_Instructions to follow_: Copy exactly, please, the lines of the data from its start through the line containing "wasm.setup();".

-- start Extracted material --

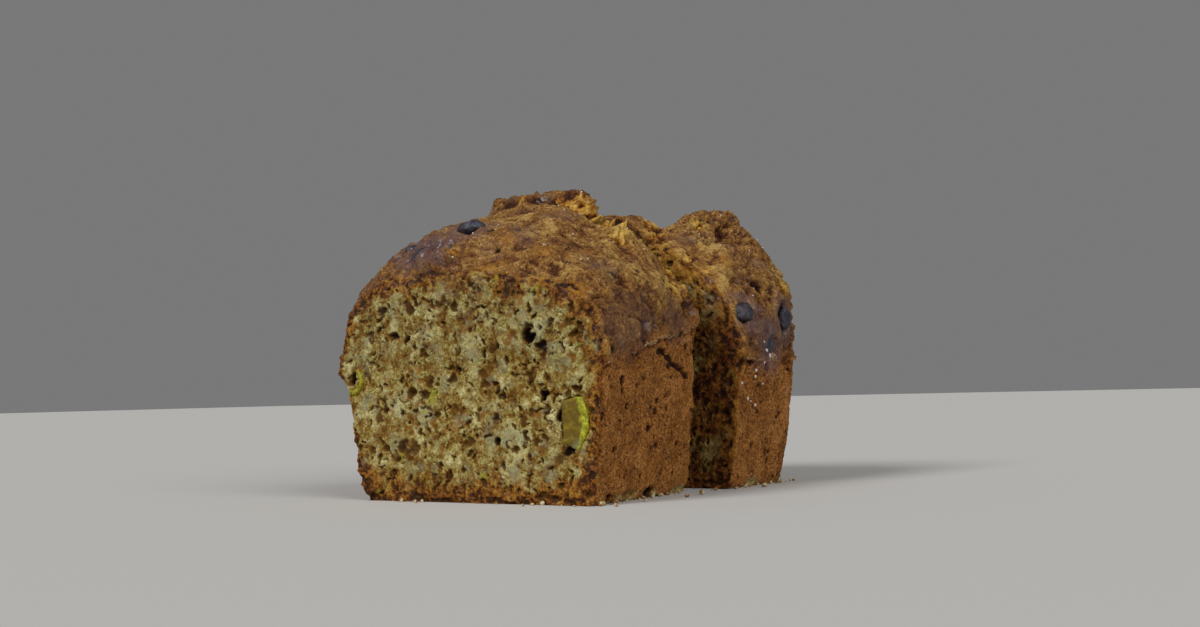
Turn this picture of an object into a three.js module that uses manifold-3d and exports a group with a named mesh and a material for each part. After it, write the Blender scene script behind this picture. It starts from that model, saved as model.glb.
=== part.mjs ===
// A savoury loaf cake cut in two, its pieces standing in line with a gap between them.
// Millimetres, +Z up: x runs across the loaf, y from the front cut towards the baked end.
import * as THREE from "three";
import { mergeVertices } from "three/addons/utils/BufferGeometryUtils.js";
import { ImprovedNoise } from "three/addons/math/ImprovedNoise.js";
import Module from "manifold-3d";

const wasm = await Module();
wasm.setup();

// Driving dimensions of the loaf
const baseHalf = 41; // half the width of the flat underside
const rimHeight = 43; // where the batter rose past the tin's rim
const frontLength = 58.5; // front piece, cut to cut
const rearLength = 45; // rear piece at its base, cut to baked end
const endLean = 6.5; // how far the baked end leans out by the rim
const endCorner = 14; // radius of the tin's upright corners
const cutGap = 12.4; // between the pieces, at the right wall
const rearShift = 8.5; // the rear piece stands this far to the right
const rearTurn = THREE.MathUtils.degToRad(-4); // and is turned a little clockwise
const fitGap = 0.35; // clearance round each piece of fruit
const mergeWithin = 0.05; // faces this close to flat are joined
const tuck = 0.99; // the underside's edges are rounded in by this share
const wallCurve = 0.8; // the walls lean most at the foot

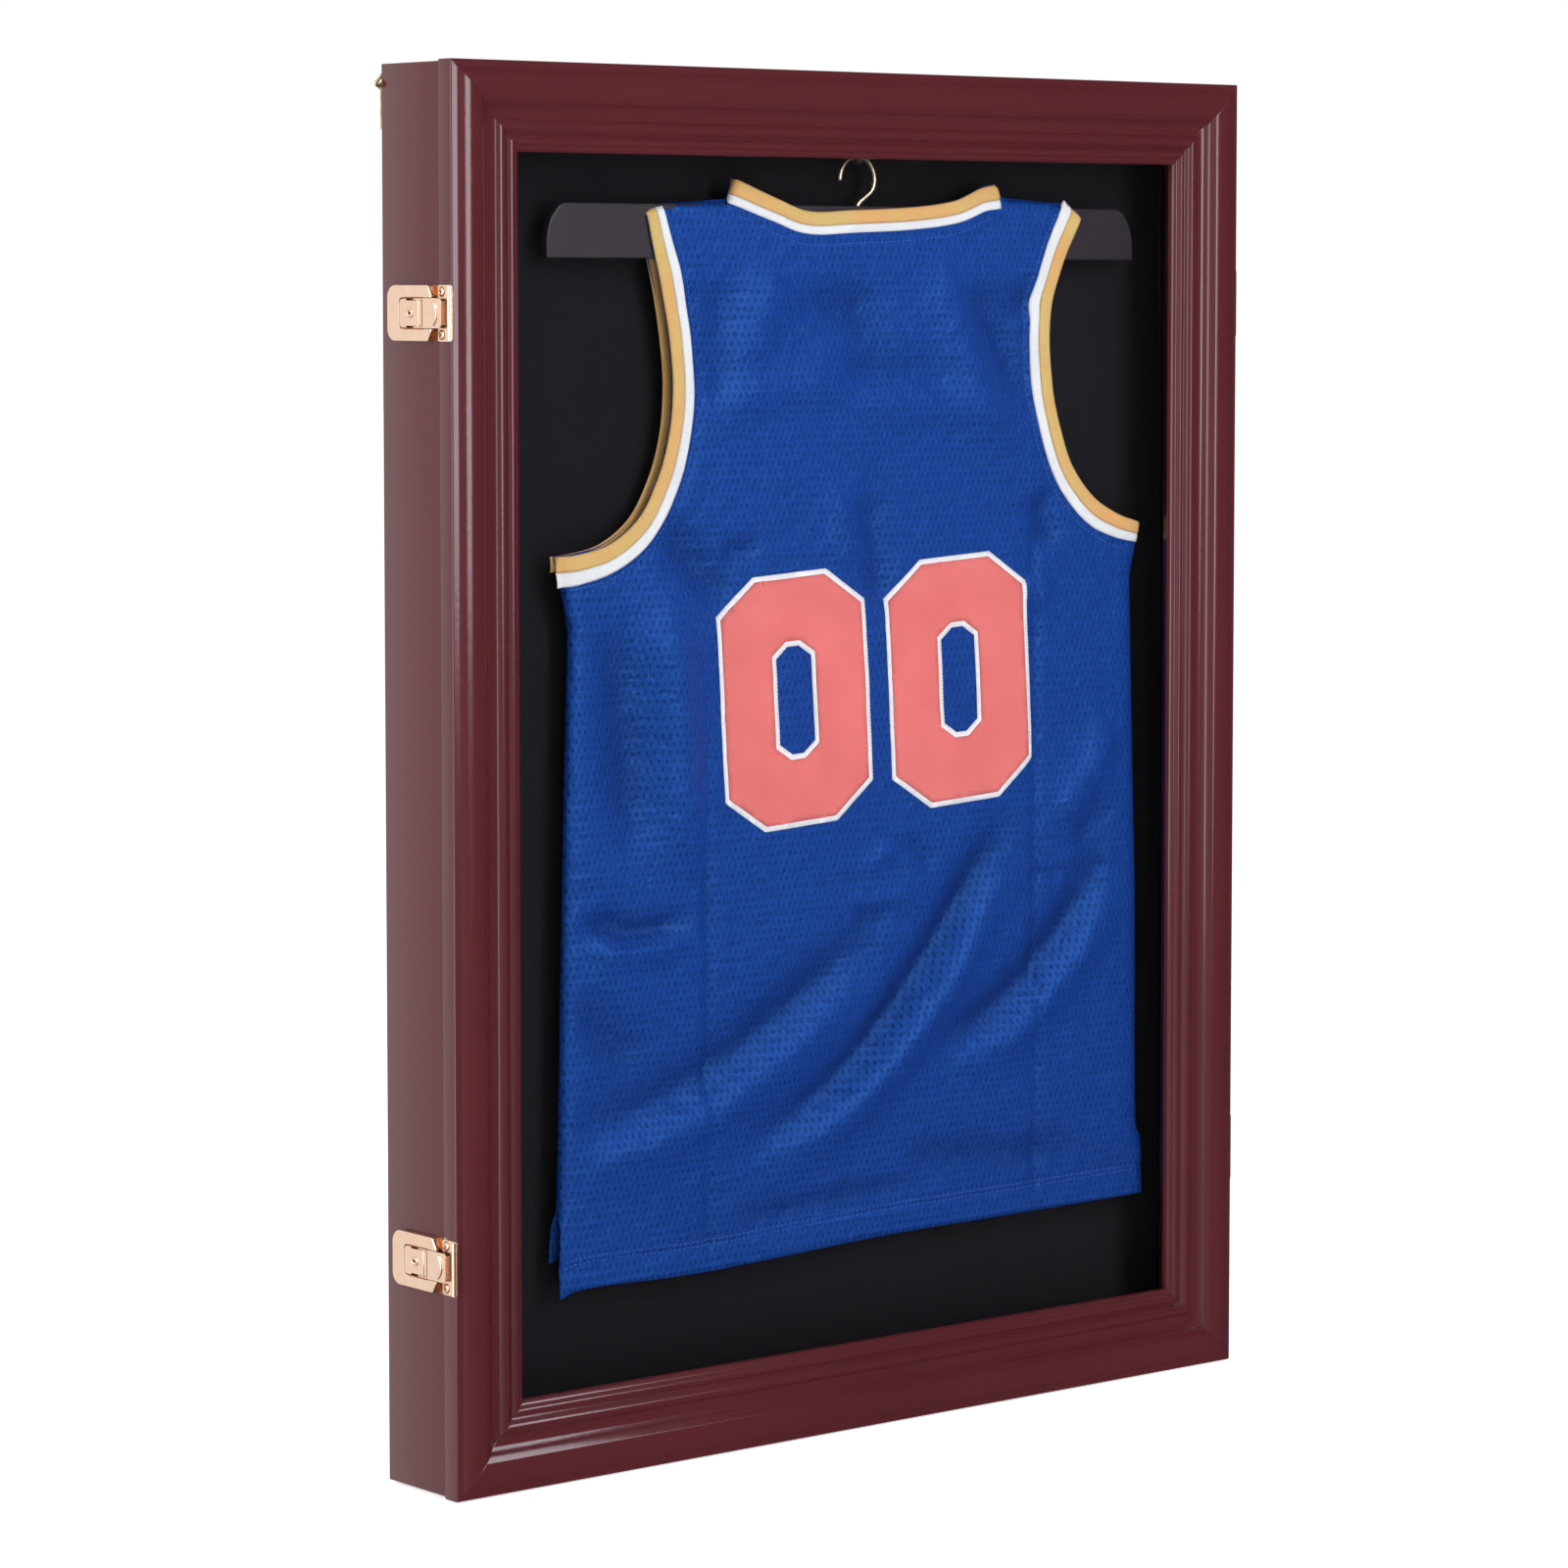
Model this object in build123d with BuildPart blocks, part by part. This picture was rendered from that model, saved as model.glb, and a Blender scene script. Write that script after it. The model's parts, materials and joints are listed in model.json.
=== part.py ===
from build123d import *
from math import cos, radians, sin
import os

# A hinged, glazed display case for a tank-style jersey on a hanger.
# X runs to the right of someone facing the glazed door, Y runs back to the wall and Z runs up.
# The origin is the middle of the case's back plane, where it meets the wall. Millimetres.

os.makedirs("parts", exist_ok=True)

# ---- driving dimensions: case and door ------------------------------------------------------
door_width = 600.0
door_height = 800.0
door_thickness = 14.5
door_overhang = 1.0           # the door stands this far outside the case all round
door_gap = 0.5                # between the case's front edges and the back of the door
case_depth = 55.0
board_thickness = 17.0
felt_thickness = 1.0
back_recess = 15.5            # from the case's back plane in to the back panel
back_panel_thickness = 5.0
back_felt_thickness = 1.5
back_felt_clearance = 0.2
rabbet_width = 6.0            # step in the boards that the back panel rests against
panel_clearance = 0.5

# ---- driving dimensions: door moulding, glazing and its beads --------------------------------
moulding_width = 50.0
glass_rabbet_width = 10.0
acrylic_thickness = 2.5
acrylic_clearance = 0.5
bead_thickness = 4.0
bead_round = 0.8
bead_overlap = 7.0            # how far a glazing bead covers the acrylic
bead_landing = 6.0            # how far it lies on the moulding's back

# ---- driving dimensions: nails and screws -----------------------------------------------------
nail_radius = 0.8
nail_sink = 1.0               # nail heads are filled over this far under the surface
case_nail_length = 32.0
case_nail_edge = 13.75        # from the boards' front and back edges to the two rows of nails
door_nail_length = 26.0
door_nail_edge = 9.0          # from the door's top and bottom edges
door_nail_depth = 5.5         # in front of the door's back face
# each screw is its shank radius, length under the head, head radius and head height
panel_screw = (1.2, 14.0, 2.4, 0.8)
strap_screw = (1.3, 14.0, 2.6, 1.0)
hinge_screw = (1.4, 13.0, 2.6, 0.8)
latch_screw = (1.2, 12.0, 2.2, 0.8)
keeper_screw = (1.2, 12.0, 2.4, 0.9)
head_taper = 20               # degrees that the sides of a screw head lean in
panel_screw_end = 153.0       # from the inner corners of the case to the outer panel screws on its sides
panel_screw_side = 141.0      # and to those along its top and bottom

# ---- driving dimensions: butt hinges ---------------------------------------------------------
hinge_end_room = 135.0        # from the door's top and bottom edges to the middle of each hinge
hinge_leaf_length = 40.0
hinge_leaf_width = 24.0
hinge_leaf_thickness = 1.2
hinge_leaf_margin = 3.8       # from the door leaf to the door's front, clear of its rounded edge
hinge_pin_radius = 1.0
hinge_pin_cap = 1.2
hinge_barrel_radius = 2.0
hinge_running_clearance = 0.05
hinge_swing_clearance = 0.2
hinge_screw_inset = 7.0       # from each end of a leaf to its screw

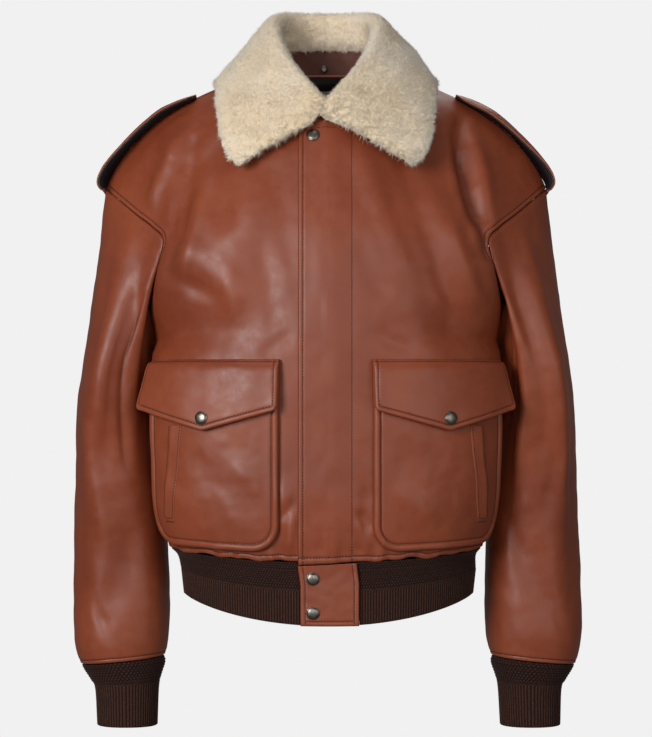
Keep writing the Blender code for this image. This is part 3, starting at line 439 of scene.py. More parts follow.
def new_object(name, bm, *materials):
    bm.normal_update()
    mesh = bpy.data.meshes.new(name)
    bm.to_mesh(mesh)
    bm.free()
    for material in materials:
        mesh.materials.append(material)
    mesh.shade_smooth()
    obj = bpy.data.objects.new(name, mesh)
    bpy.context.scene.collection.objects.link(obj)
    return obj


def cloth(name, points, materials, thickness, *, closed=False, flip=False, keep=None, seams=None,
          wear=None, uv=None):
    """A sheet on a grid of points [row, column], with a wall of this thickness on its inner side."""
    rows, columns = points.shape[:2]
    if closed:
        points = np.concatenate([points, points[:, :1]], axis=1)
        seams = None if seams is None else np.concatenate([seams, seams[:, :1]], axis=1)
        wear = None if wear is None else np.concatenate([wear, wear[:, :1]], axis=1)
        columns += 1
    bm = bmesh.new()
    bmesh.ops.create_grid(bm, x_segments=columns - 1, y_segments=rows - 1, size=0.5)
    bm.verts.ensure_lookup_table()
    place = [(round((v.co.y + 0.5) * (rows - 1)), round((v.co.x + 0.5) * (columns - 1))) for v in bm.verts]
    seam_layer = bm.verts.layers.float_vector.new("seams")
    wear_and_shade_layer = bm.verts.layers.float.new("wear")
    uv_layer = bm.loops.layers.uv.new("cloth")
    if uv is None:
        middle = points[rows // 2], points[:, columns // 2]
        uv = run_length(middle[0]), run_length(middle[1])
    at = {v: rc for v, rc in zip(bm.verts, place)}
    metres = (points * MM).tolist()
    for v, (r, c) in at.items():
        v.co = metres[r][c]
        v[seam_layer] = (FAR,) * 3 if seams is None else seams[r, c].tolist()
        v[wear_and_shade_layer] = 0.0 if wear is None else float(wear[r, c])
    for face in bm.faces:
        for loop in face.loops:
            r, c = at[loop.vert]
            loop[uv_layer].uv = (uv[0][c] * 0.01, uv[1][r] * 0.01)
    if keep is not None:
        drop = [f for f in bm.faces
                if not keep(*(min(at[v][k] for v in f.verts) for k in (0, 1)))]
        bmesh.ops.delete(bm, geom=drop, context="FACES")
    if flip:
        bmesh.ops.reverse_faces(bm, faces=bm.faces)
    if closed:
        bmesh.ops.remove_doubles(bm, verts=bm.verts, dist=1e-6)
    obj = new_object(name, bm, *materials)
    solid = obj.modifiers.new("wall", "SOLIDIFY")
    solid.thickness = thickness * MM
    solid.offset = -1.0
    solid.material_offset = len(materials) - 1
    return obj


def seam_distances(*distances):
    """Distances to one, two or three seams at each point, as the leather's grooves read them."""
    none = np.full(distances[0].shape, FAR)
    return np.stack([*distances, *[none] * (3 - len(distances))], axis=-1)


def close_shell(obj, split=False):
    """Merges a grid's ends, fills what is open and turns the faces outwards."""
    obj.modifiers.clear()
    bm = bmesh.new()
    bm.from_mesh(obj.data)
    bmesh.ops.remove_doubles(bm, verts=bm.verts, dist=1e-6)
    open_edges = [e for e in bm.edges if e.is_boundary]
    if open_edges:
        bmesh.ops.holes_fill(bm, edges=open_edges, sides=0)
    if split:
        bmesh.ops.triangulate(bm, faces=[f for f in bm.faces if len(f.verts) > 4])
    bmesh.ops.recalc_face_normals(bm, faces=bm.faces)
    bm.to_mesh(obj.data)
    bm.free()


def tree_of(obj):
    """Search tree, in millimetres, of a piece's outer face."""
    return BVHTree.FromPolygons([v.co / MM for v in obj.data.vertices],
                                [p.vertices for p in obj.data.polygons])


def copies(name, template, places, material, tip=None):
    """One mesh of many copies of a small template: places has rows of position and 3 axis vectors."""
    verts, faces = template
    count, size = len(places), len(verts)
    axes = places[:, 1:4]
    out = places[:, 0][:, None] + np.einsum("vk,nkx->nvx", verts, axes)
    mesh = bpy.data.meshes.new(name)
    mesh.vertices.add(count * size)
    mesh.vertices.foreach_set("co", (out * MM).astype(np.float32).ravel())
    corners = np.array(faces)
    loops = (np.arange(count)[:, None, None] * size + corners[None]).reshape(-1)
    mesh.loops.add(len(loops))
    mesh.loops.foreach_set("vertex_index", loops.astype(np.int32))
    mesh.polygons.add(count * len(corners))
    starts = np.arange(count * len(corners), dtype=np.int32) * corners.shape[1]
    mesh.polygons.foreach_set("loop_start", starts)
    if tip is not None:
        layer = mesh.attributes.new("tip", "FLOAT", "POINT")
        layer.data.foreach_set("value", np.tile(tip, count).astype(np.float32))
    mesh.update(calc_edges=True)
    mesh.validate()
    mesh.materials.append(material)
    mesh.shade_smooth()
    obj = bpy.data.objects.new(name, mesh)
    bpy.context.scene.collection.objects.link(obj)
    return obj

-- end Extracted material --

_Final answer_:
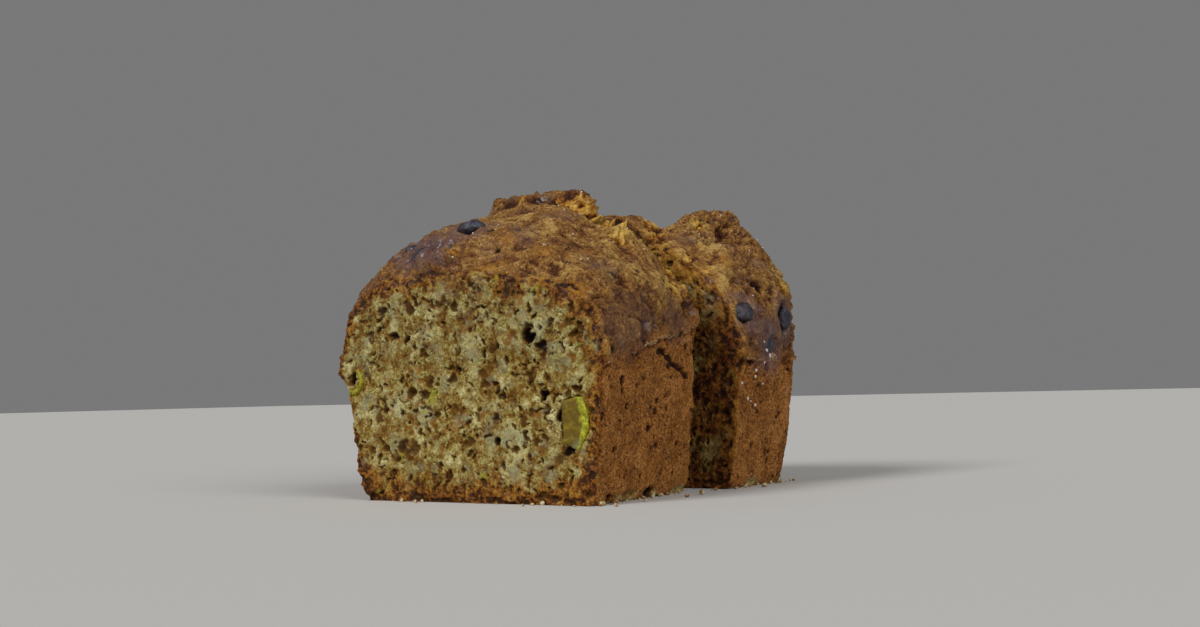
Turn this picture of an object into a three.js module that uses manifold-3d and exports a group with a named mesh and a material for each part. After it, write the Blender scene script behind this picture. It starts from that model, saved as model.glb.
=== part.mjs ===
// A savoury loaf cake cut in two, its pieces standing in line with a gap between them.
// Millimetres, +Z up: x runs across the loaf, y from the front cut towards the baked end.
import * as THREE from "three";
import { mergeVertices } from "three/addons/utils/BufferGeometryUtils.js";
import { ImprovedNoise } from "three/addons/math/ImprovedNoise.js";
import Module from "manifold-3d";

const wasm = await Module();
wasm.setup();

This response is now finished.